-------- Extracted entries --------

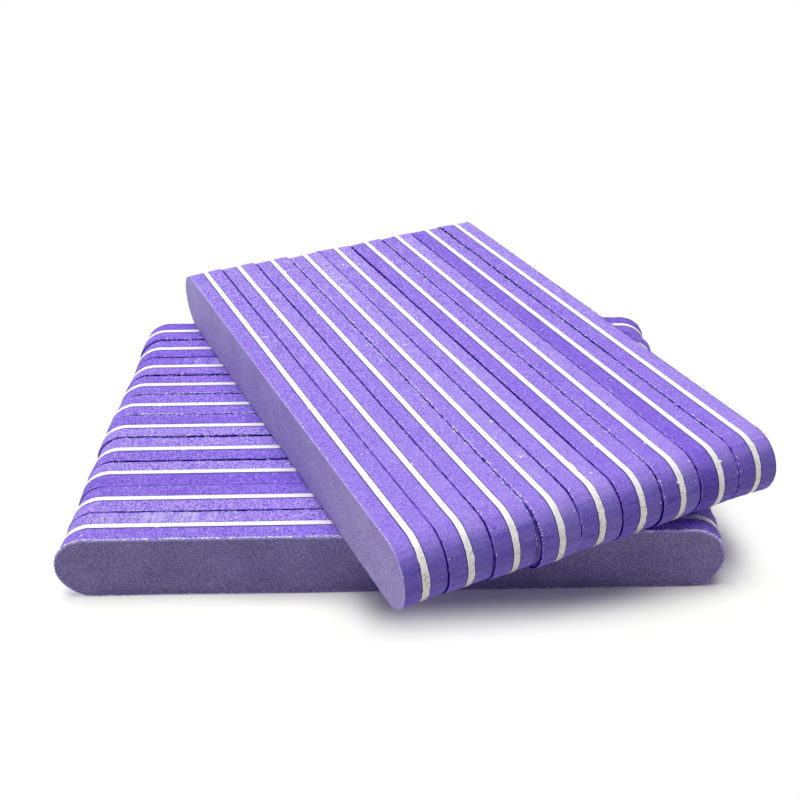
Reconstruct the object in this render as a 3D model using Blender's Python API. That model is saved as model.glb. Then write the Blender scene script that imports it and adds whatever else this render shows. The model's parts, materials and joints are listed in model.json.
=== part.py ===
# Nail buffers: nineteen equal ones in two crossed blocks, each standing on its long narrow edge.
# A buffer is a white plastic core between two violet foam pads with a grit coat on their outer faces,
# cut in one stroke to a strip with round ends. The soft foam gives under the cutter, so a pad may come
# out a little thicker or thinner than the next one, and the cut through a buffer leans along it.
# Metres, +Z up. The origin lies under the middle of the front buffer's core, where it stands.
# +X runs along the lower block and +Y from its front buffer to its back one.

import math

import bmesh
import bpy
from mathutils import Matrix

# One buffer
BUFFER_LENGTH = 0.178
BUFFER_WIDTH = 0.019
CORE_THICKNESS = 0.0016
FOAM_THICKNESS = 0.0048
COAT_THICKNESS = 0.0003
BOND_LINE = 0.0001
FOAM_TOLERANCE = 0.0004
CUT_LEAN = 0.0012
ARC_STEPS = 20

# The two blocks
SEAM = 0.0003
BLOCK_GAP = 0.0003
LOOSE_PLAY = 0.001
CROSSING_ANGLE = math.radians(-65.3)
UPPER_BESIDE_MIDDLE = 0.0142
UPPER_BEHIND_MIDDLE = 0.0079

# A row for each buffer, from the front of the lower block and from the left of the upper one.
# Its shift along the row is a share of LOOSE_PLAY, towards the right or the viewer. The lean of its cut
# is a share of CUT_LEAN, and the foam in front and behind, or left and right, of FOAM_TOLERANCE.
LOWER_SHARES = (
    (-1.1, 0.8, 1.0, -0.3),
    (-0.8, 1.1, 0.1, -0.8),
    (-1.0, 0.5, 1.0, -1.0),
    (-0.5, 1.2, 0.1, 0.9),
    (-0.9, 1.2, -0.8, 1.0),
    (-0.6, 1.4, -0.6, 0.5),
    (0.1, 0.5, -0.3, 0.1),
    (0.9, 1.2, -1.0, 0.5),
    (0.9, 1.3, -0.7, 0.9),
    (0.6, 0.9, 0.3, -0.8),
)
UPPER_SHARES = (
    (-0.7, -1.0, 0.0, -0.7),
    (-0.6, -0.9, -0.3, 0.0),
    (-0.2, -0.8, -0.1, -0.2),
    (0.9, -0.8, -0.2, -0.8),
    (0.2, 0.4, 0.2, -1.0),
    (0.3, -0.9, 0.5, -0.2),
    (0.2, -0.9, 0.7, -0.7),
    (0.1, 0.1, 1.0, -0.7),
    (-0.1, 0.6, 0.5, -0.4),
)

# What follows from those sizes
END_RADIUS = BUFFER_WIDTH / 2
EDGE_LENGTH = BUFFER_LENGTH - BUFFER_WIDTH
PLAIN_PAD = FOAM_THICKNESS + COAT_THICKNESS
PLAIN_THICKNESS = CORE_THICKNESS + 2 * (BOND_LINE + PLAIN_PAD)


def clear_scene():
    for thing in list(bpy.data.objects):
        bpy.data.objects.remove(thing, do_unlink=True)


def make_material(name, colour, roughness):
    material = bpy.data.materials.new(name)
    material.use_nodes = True
    shader = material.node_tree.nodes["Principled BSDF"]
    shader.inputs["Base Color"].default_value = (*colour, 1)
    shader.inputs["Roughness"].default_value = roughness
    shader.inputs["Metallic"].default_value = 0
    return material


def make_holder(name, parent=None):
    holder = bpy.data.objects.new(name, None)
    holder.empty_display_size = END_RADIUS
    holder.parent = parent
    collection.objects.link(holder)
    return holder


def strip_outline():
    """Two straight edges joined by half circles, about the strip's middle."""
    points = []
    for end in (1, -1):
        for step in range(ARC_STEPS + 1):
            angle = end * math.pi * (step / ARC_STEPS - 1 / 2)
            along = end * (EDGE_LENGTH / 2 + END_RADIUS * math.cos(angle))
            points.append((along, END_RADIUS * math.sin(angle)))
    return points


def layer_mesh(name, thickness, lean_slope, material):
    """One layer of a buffer, drawn flat, stood on edge and leaned along its length."""
    outline = strip_outline()
    curve = bpy.data.curves.new(name, "CURVE")
    curve.dimensions = "2D"
    curve.fill_mode = "BOTH"
    curve.extrude = thickness / 2
    spline = curve.splines.new("POLY")
    spline.points.add(len(outline) - 1)
    for point, (along, across) in zip(spline.points, outline):
        point.co = (along, across, 0, 1)
    spline.use_cyclic_u = True
    curve.materials.append(material)
    drawing = bpy.data.objects.new(name, curve)
    collection.objects.link(drawing)
    graph = bpy.context.evaluated_depsgraph_get()
    mesh = bpy.data.meshes.new_from_object(drawing.evaluated_get(graph))
    bpy.data.objects.remove(drawing, do_unlink=True)

    solid = bmesh.new()
    solid.from_mesh(mesh)
    bmesh.ops.remove_doubles(solid, verts=solid.verts, dist=BOND_LINE / 2)
    solid.to_mesh(mesh)
    solid.free()
    mesh.transform(Matrix.Shear("XZ", 4, (lean_slope, 0)) @ Matrix.Rotation(math.pi / 2, 4, "X"))
    mesh.shade_smooth()
    mesh.set_sharp_from_angle(angle=2 * math.pi / ARC_STEPS)
    return mesh


def make_layer(name, holder, offset, thickness, lean_slope, material):
    layer = bpy.data.objects.new(name, layer_mesh(name, thickness, lean_slope, material))
    layer.parent = holder
    layer.location = (lean_slope * offset, offset, 0)
    collection.objects.link(layer)


def pad_thicknesses(shares):
    return [PLAIN_PAD + share * FOAM_TOLERANCE for share in shares[2:]]


def core_inset(shares):
    """How far the middle of a buffer's core lies behind the buffer's front, or left, face."""
    return pad_thicknesses(shares)[0] + BOND_LINE + CORE_THICKNESS / 2


def buffer_thickness(shares):
    return CORE_THICKNESS + 2 * BOND_LINE + sum(pad_thicknesses(shares))


def make_buffer(name, sides, block, core_place, shares):
    """A core and its two pads, held at the core's middle. sides names the pads."""
    lean_slope = shares[1] * CUT_LEAN / PLAIN_THICKNESS
    holder = make_holder(f"{name}_middle", block)
    holder.location = (shares[0] * LOOSE_PLAY, core_place, END_RADIUS)
    make_layer(f"{name}_core", holder, 0, CORE_THICKNESS, lean_slope, white_plastic)
    for side, direction, thickness in zip(sides, (-1, 1), pad_thicknesses(shares)):
        offset = direction * (CORE_THICKNESS / 2 + BOND_LINE + thickness / 2)
        make_layer(f"{name}_{side}_pad", holder, offset, thickness, lean_slope, violet_foam)


def make_block(name, sides, block, block_shares, first_face):
    """Buffers face to face along the block's Y, from the first one's outer face."""
    face = first_face
    for number, shares in enumerate(block_shares, 1):
        make_buffer(f"{name}_{number:02d}", sides, block, face + core_inset(shares), shares)
        face += buffer_thickness(shares) + SEAM


def block_depth(block_shares):
    return sum(map(buffer_thickness, block_shares)) + SEAM * (len(block_shares) - 1)


clear_scene()
collection = bpy.data.collections.new("nail_buffer")
bpy.context.scene.collection.children.link(collection)
violet_foam = make_material("violet foam", (0.235, 0.145, 0.66), 0.85)
white_plastic = make_material("white plastic core", (0.87, 0.87, 0.86), 0.45)

front_face = -core_inset(LOWER_SHARES[0])
lower_block = make_holder("lower_block")
make_block("lower", ("front", "back"), lower_block, LOWER_SHARES, front_face)

# The upper block turns about its own middle, which stands a little off the lower block's middle.
upper_block = make_holder("upper_block")
upper_block.location = (
    UPPER_BESIDE_MIDDLE,
    front_face + block_depth(LOWER_SHARES) / 2 + UPPER_BEHIND_MIDDLE,
    BUFFER_WIDTH + BLOCK_GAP,
)
upper_block.rotation_euler.z = CROSSING_ANGLE
make_block("upper", ("left", "right"), upper_block, UPPER_SHARES, -block_depth(UPPER_SHARES) / 2)
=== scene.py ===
import json
import math
import bmesh
import bpy
import numpy as np
from mathutils import Matrix, Vector

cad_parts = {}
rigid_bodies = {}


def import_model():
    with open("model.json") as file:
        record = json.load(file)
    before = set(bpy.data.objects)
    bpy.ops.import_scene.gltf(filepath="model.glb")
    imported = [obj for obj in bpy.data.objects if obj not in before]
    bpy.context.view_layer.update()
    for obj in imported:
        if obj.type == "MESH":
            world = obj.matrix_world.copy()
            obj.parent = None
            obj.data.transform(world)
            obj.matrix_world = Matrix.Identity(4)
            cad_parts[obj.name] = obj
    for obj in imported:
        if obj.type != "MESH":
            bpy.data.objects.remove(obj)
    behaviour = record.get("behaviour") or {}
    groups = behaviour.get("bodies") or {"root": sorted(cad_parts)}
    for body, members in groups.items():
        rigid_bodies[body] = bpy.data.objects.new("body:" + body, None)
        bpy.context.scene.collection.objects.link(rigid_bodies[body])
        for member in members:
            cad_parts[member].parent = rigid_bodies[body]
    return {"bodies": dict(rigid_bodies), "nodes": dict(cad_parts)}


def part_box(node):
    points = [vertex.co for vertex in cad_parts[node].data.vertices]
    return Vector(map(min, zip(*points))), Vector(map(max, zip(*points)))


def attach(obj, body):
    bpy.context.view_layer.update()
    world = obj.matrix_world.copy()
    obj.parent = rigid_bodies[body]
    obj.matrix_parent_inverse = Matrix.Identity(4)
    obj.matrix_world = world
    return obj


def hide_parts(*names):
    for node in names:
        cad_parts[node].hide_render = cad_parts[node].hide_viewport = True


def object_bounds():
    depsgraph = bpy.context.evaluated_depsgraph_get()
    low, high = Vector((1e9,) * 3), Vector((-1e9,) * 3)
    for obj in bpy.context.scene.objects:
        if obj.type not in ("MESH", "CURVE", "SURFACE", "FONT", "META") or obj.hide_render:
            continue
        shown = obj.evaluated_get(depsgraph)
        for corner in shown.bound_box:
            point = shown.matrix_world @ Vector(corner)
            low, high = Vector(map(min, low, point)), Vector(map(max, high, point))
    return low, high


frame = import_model()
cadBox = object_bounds()

# Nineteen nail buffers. Each is a white polystyrene core between two violet foam pads with grit coats,
# die cut in one stroke. Lengths are in metres, as in the frame.
bodyNames = sorted(frame["bodies"])

# For each block: the two pads of its buffers, the grit on them, and which end of the buffers the viewer sees,
# the one at -1 or at 1 along them
blocks = {
    "lower": {"sides": ("front", "back"), "grits": ("coarse", "fine"), "seenEnd": -1},
    "upper": {"sides": ("left", "right"), "grits": ("fine", "coarse"), "seenEnd": 1},
}
blockBodies = {block: [body for body in bodyNames if body.startswith(block)] for block in blocks}

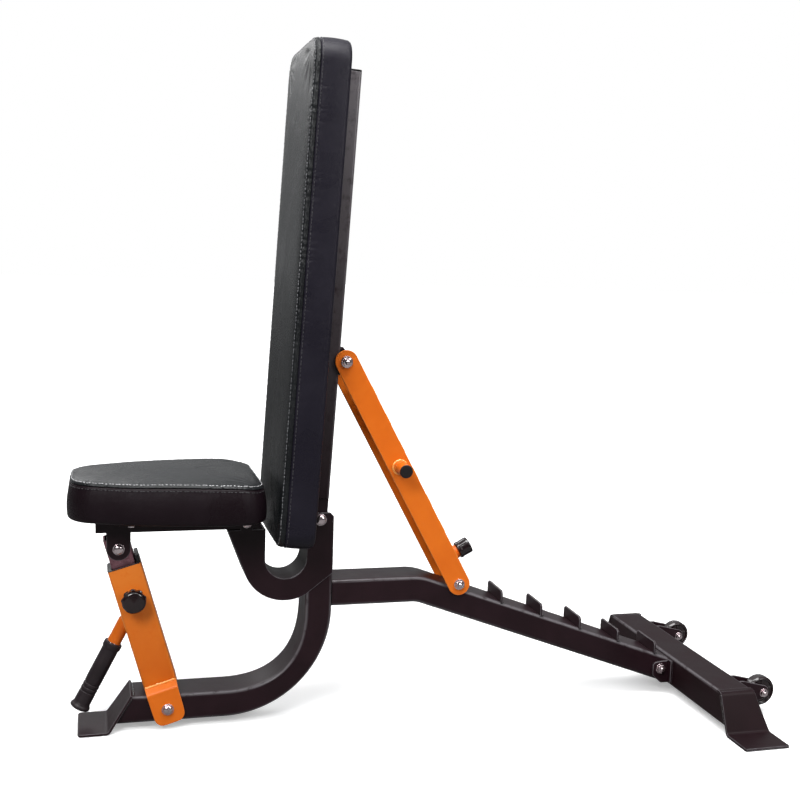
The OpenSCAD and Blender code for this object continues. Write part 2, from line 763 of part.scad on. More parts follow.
module strut_lug() {
  color("#1c1c1e") on_back() difference() {
    for (s = [-1, 1]) side_plate(s * (half_w - lug_t / 2 - 2), lug_t) union() {
      translate([strut_u, -strut_v]) circle(14);
      translate([strut_u - 26, back_rear - 4]) square([52, 4]);
      polygon([[strut_u - 26, back_rear - 4], [strut_u - 12, -strut_v - 7], [strut_u + 12, -strut_v - 7], [strut_u + 26, back_rear - 4]]);
    }
    translate([strut_u, 0, -strut_v]) rod_y(bolt_r, tube_w + 4);
    translate([strut_u - 60, -half_w, back_rear]) cube([120, tube_w, 40]);
  }
}

strut_t = 5;
strut_y = half_w + side_gap + strut_t / 2;

module strut_top_bolt() {
  color("silver") on_back() translate([strut_u, 0, -strut_v]) cross_bolt(bolt_r, head_r, strut_y + strut_t / 2 + 0.5);
}

module back_plan(grow) {
  r = 34;
  hull() {
    for (s = [-1, 1]) {
      translate([-back_down - grow + r, s * (back_half + grow - r)]) circle(r, $fn = 32);
      translate([back_up + grow - r, s * (back_half + grow - r)]) circle(r, $fn = 32);
    }
  }
}

module back_board() {
  color("#b08a5a") on_back() difference() {
    translate([0, 0, back_board_v]) linear_extrude(board_t) back_plan(-8);
    for (u = screw_u) translate([u, 0, back_board_v - 1]) cylinder(r = 3, h = board_t + 2);
  }
}

module back_cushion() {
  color("#202022") on_back() difference() {
    hull() {
      translate([0, 0, back_board_v + 1]) linear_extrude(back_thick - 22) back_plan(0);
      translate([0, 0, back_board_v + back_thick - 9]) linear_extrude(1) back_plan(-8);
      translate([0, 0, back_board_v + back_thick - 1]) linear_extrude(1) back_plan(-34);
    }
    translate([0, 0, back_board_v - 1]) linear_extrude(board_t + 1) back_plan(-8);
  }
}

module back_screws() {
  color("silver") on_back() for (u = screw_u) translate([u, 0, 0]) union() {
    translate([0, 0, back_board_v - tube_wall - 4]) cylinder(r = 6.5, h = 4);
    translate([0, 0, back_board_v - tube_wall - 1]) cylinder(r = 3, h = tube_wall + board_t);
  }
}

/* ---- back strut: its own frame has X from the top bolt to the foot pin and Z behind it ---- */

top_x = strut_u * cos(back_angle) + strut_v * sin(back_angle);
top_z = back_hinge_z + strut_u * sin(back_angle) - strut_v * cos(back_angle);
strut_l = sqrt(pow(foot_pin_x - top_x, 2) + pow(top_z - foot_pin_z, 2));
strut_fall = atan((top_z - foot_pin_z) / (foot_pin_x - top_x));

module on_strut() { translate([top_x, 0, top_z]) rotate([0, strut_fall, 0]) children(); }

web_from = 60;
web_to = strut_l - 30;
web_v = strut_w / 2 - strut_t;
stub_at = strut_l * 0.46;
rod_at = strut_l * 0.26;
knob_at = strut_l - 43;

module strut_plate(side) {
  color("#d96f20") on_strut() difference() {
    side_plate(side * strut_y, strut_t) union() {
      circle(strut_w / 2);
      translate([strut_l, 0]) circle(strut_w / 2);
      translate([0, -strut_w / 2]) square([strut_l, strut_w]);
    }
    rod_y(bolt_r + run_gap, 200);
    translate([strut_l, 0, 0]) rod_y(foot_pin_r, 200);
  }
}

module strut_web() {
  w = 2 * (strut_y - strut_t / 2);
  color("#d96f20") on_strut() difference() {
    translate([web_from, -w / 2, web_v]) cube([web_to - web_from, w, strut_t]);
    translate([knob_at, 0, 0]) cylinder(r = pin_r + run_gap, h = 40);
  }
}

module strut_cross_rod() {
  color("#1c1c1e") on_strut() translate([rod_at, 0, 0]) rod_y(8, 2 * (strut_y - strut_t / 2));
}

module strut_foot_pin() {
  color("silver") on_strut() translate([strut_l, 0, 0]) cross_bolt(foot_pin_r, 10.5, strut_y + strut_t / 2);
}

stub_l = 44;

module strut_handles() {
  face = strut_y + strut_t / 2;
  color("#d96f20") on_strut() translate([stub_at, 0, 0]) for (s = [-1, 1]) translate([0, s * (face + stub_l / 2), 0])
    difference() {
      rod_y(12, stub_l);
      rod_y(10, stub_l + 2);
    }
}

module strut_handle_caps() {
  face = strut_y + strut_t / 2;
  color("#151517") on_strut() translate([stub_at, 0, 0]) for (s = [-1, 1]) mirror([0, s < 0 ? 1 : 0, 0])
    translate([0, face + stub_l, 0]) rotate([-90, 0, 0]) union() {
      translate([0, 0, -14]) cylinder(r = 9.9, h = 14);
      cylinder(r = 12.4, h = 3);
    }
}

strut_barrel_l = 12;

module strut_knob_barrel() {
  color("#d96f20") on_strut() translate([knob_at, 0, web_v + strut_t]) difference() {
    cylinder(r = 13, h = strut_barrel_l);
    translate([0, 0, -1]) cylinder(r = pin_r + run_gap, h = strut_barrel_l + 2);
  }
}

strut_knob_l = 27;

module strut_knob() {
  color("#151517") on_strut() translate([knob_at, 0, web_v + strut_t + strut_barrel_l + 0.5]) difference() {
    rotate_extrude() polygon([[pin_r, 0], [15, 0], [16.5, 2], [16.5, 6], [15.5, 8], [15.5, strut_knob_l - 5],
      [13, strut_knob_l - 1.5], [8, strut_knob_l], [0, strut_knob_l], [0, 14], [pin_r, 14]]);
  }
}

module strut_knob_pin() {
  color("silver") on_strut() translate([knob_at, 0, 9])
    cylinder(r = pin_r, h = web_v + strut_t + strut_barrel_l + 0.5 + 14 - 9);
}

placed() lower_tube();
placed() hook_side(half_w - plate_t / 2);  // hook_side_left
placed() hook_side(-half_w + plate_t / 2);  // hook_side_right
placed() hook_inner_liner();
placed() hook_outer_liner();
placed() upright_rear_liner();
placed() rear_beam();
placed() front_foot();
placed() low_rib();
placed() catch_plate(1);  // catch_1
placed() catch_plate(2);  // catch_2
placed() catch_plate(3);  // catch_3
placed() catch_plate(4);  // catch_4
placed() catch_plate(5);  // catch_5
placed() rear_foot_beam();
placed() rear_foot_plate(1);  // rear_foot_plate_left
placed() rear_foot_plate(-1);  // rear_foot_plate_right
placed() foot_bracket();
placed() foot_bracket_bolts();
placed() wheel_brackets();
placed() wheel_axles();
placed() wheel(1);  // wheel_left
placed() wheel(-1);  // wheel_right
placed() post_pivot_bolt();
placed() seat_hinge_bolt();
placed() back_hinge_bolt();
placed() post_tube();
placed() post_ear(1);  // post_ear_left
placed() post_ear(-1);  // post_ear_right
placed() post_insert();
placed() post_handle();
placed() handle_grip();
placed() seat_knob_barrel();
placed() inner_bar();
placed() seat_knob();
placed() seat_knob_pin();
placed() seat_frame();
placed() seat_clevis();
placed() clevis_bolt();
placed() seat_board();
placed() seat_cushion();
placed() seat_screws();
placed() back_frame();
placed() back_brackets();
placed() strut_lug();
placed() strut_top_bolt();
placed() back_board();
placed() back_cushion();
placed() back_screws();
placed() strut_plate(1);  // strut_plate_left
placed() strut_plate(-1);  // strut_plate_right
placed() strut_web();
placed() strut_cross_rod();
placed() strut_foot_pin();
placed() strut_handles();
placed() strut_handle_caps();
placed() strut_knob_barrel();
placed() strut_knob();
placed() strut_knob_pin();
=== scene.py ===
"""An adjustable weight bench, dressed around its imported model.

Each visible piece is a surface worked out with numpy in millimetres, in the terms of its own place (the bench, the
seat post, the backrest or the strut), and then put into the part's frame in metres.
"""

import math

import bmesh
import bpy
import numpy as np
from mathutils import Matrix, Vector
from mathutils.geometry import tessellate_polygon


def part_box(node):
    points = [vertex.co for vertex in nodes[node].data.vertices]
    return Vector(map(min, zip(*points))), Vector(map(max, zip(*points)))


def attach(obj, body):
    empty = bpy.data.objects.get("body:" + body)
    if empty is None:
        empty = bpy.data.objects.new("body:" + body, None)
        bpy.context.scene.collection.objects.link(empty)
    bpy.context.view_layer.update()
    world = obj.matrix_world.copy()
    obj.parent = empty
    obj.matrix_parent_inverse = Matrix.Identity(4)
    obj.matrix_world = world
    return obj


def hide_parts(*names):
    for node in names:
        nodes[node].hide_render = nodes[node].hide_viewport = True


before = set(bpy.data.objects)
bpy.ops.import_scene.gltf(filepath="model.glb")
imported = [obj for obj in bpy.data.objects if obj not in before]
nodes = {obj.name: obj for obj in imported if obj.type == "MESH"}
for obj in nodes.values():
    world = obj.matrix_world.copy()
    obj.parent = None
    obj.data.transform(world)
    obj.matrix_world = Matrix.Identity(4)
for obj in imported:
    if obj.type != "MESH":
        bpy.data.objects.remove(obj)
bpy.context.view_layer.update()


# ---------------------------------------------------------------- places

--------

# What needs to be done:
Reproduce the lines exactly, from the line that contains "# The upper" through the line that contains "cad_parts[member].parent = rigid_bodies[body]", and nothing more.

# Result:
# The upper block turns about its own middle, which stands a little off the lower block's middle.
upper_block = make_holder("upper_block")
upper_block.location = (
    UPPER_BESIDE_MIDDLE,
    front_face + block_depth(LOWER_SHARES) / 2 + UPPER_BEHIND_MIDDLE,
    BUFFER_WIDTH + BLOCK_GAP,
)
upper_block.rotation_euler.z = CROSSING_ANGLE
make_block("upper", ("left", "right"), upper_block, UPPER_SHARES, -block_depth(UPPER_SHARES) / 2)
=== scene.py ===
import json
import math
import bmesh
import bpy
import numpy as np
from mathutils import Matrix, Vector

cad_parts = {}
rigid_bodies = {}


def import_model():
    with open("model.json") as file:
        record = json.load(file)
    before = set(bpy.data.objects)
    bpy.ops.import_scene.gltf(filepath="model.glb")
    imported = [obj for obj in bpy.data.objects if obj not in before]
    bpy.context.view_layer.update()
    for obj in imported:
        if obj.type == "MESH":
            world = obj.matrix_world.copy()
            obj.parent = None
            obj.data.transform(world)
            obj.matrix_world = Matrix.Identity(4)
            cad_parts[obj.name] = obj
    for obj in imported:
        if obj.type != "MESH":
            bpy.data.objects.remove(obj)
    behaviour = record.get("behaviour") or {}
    groups = behaviour.get("bodies") or {"root": sorted(cad_parts)}
    for body, members in groups.items():
        rigid_bodies[body] = bpy.data.objects.new("body:" + body, None)
        bpy.context.scene.collection.objects.link(rigid_bodies[body])
        for member in members:
            cad_parts[member].parent = rigid_bodies[body]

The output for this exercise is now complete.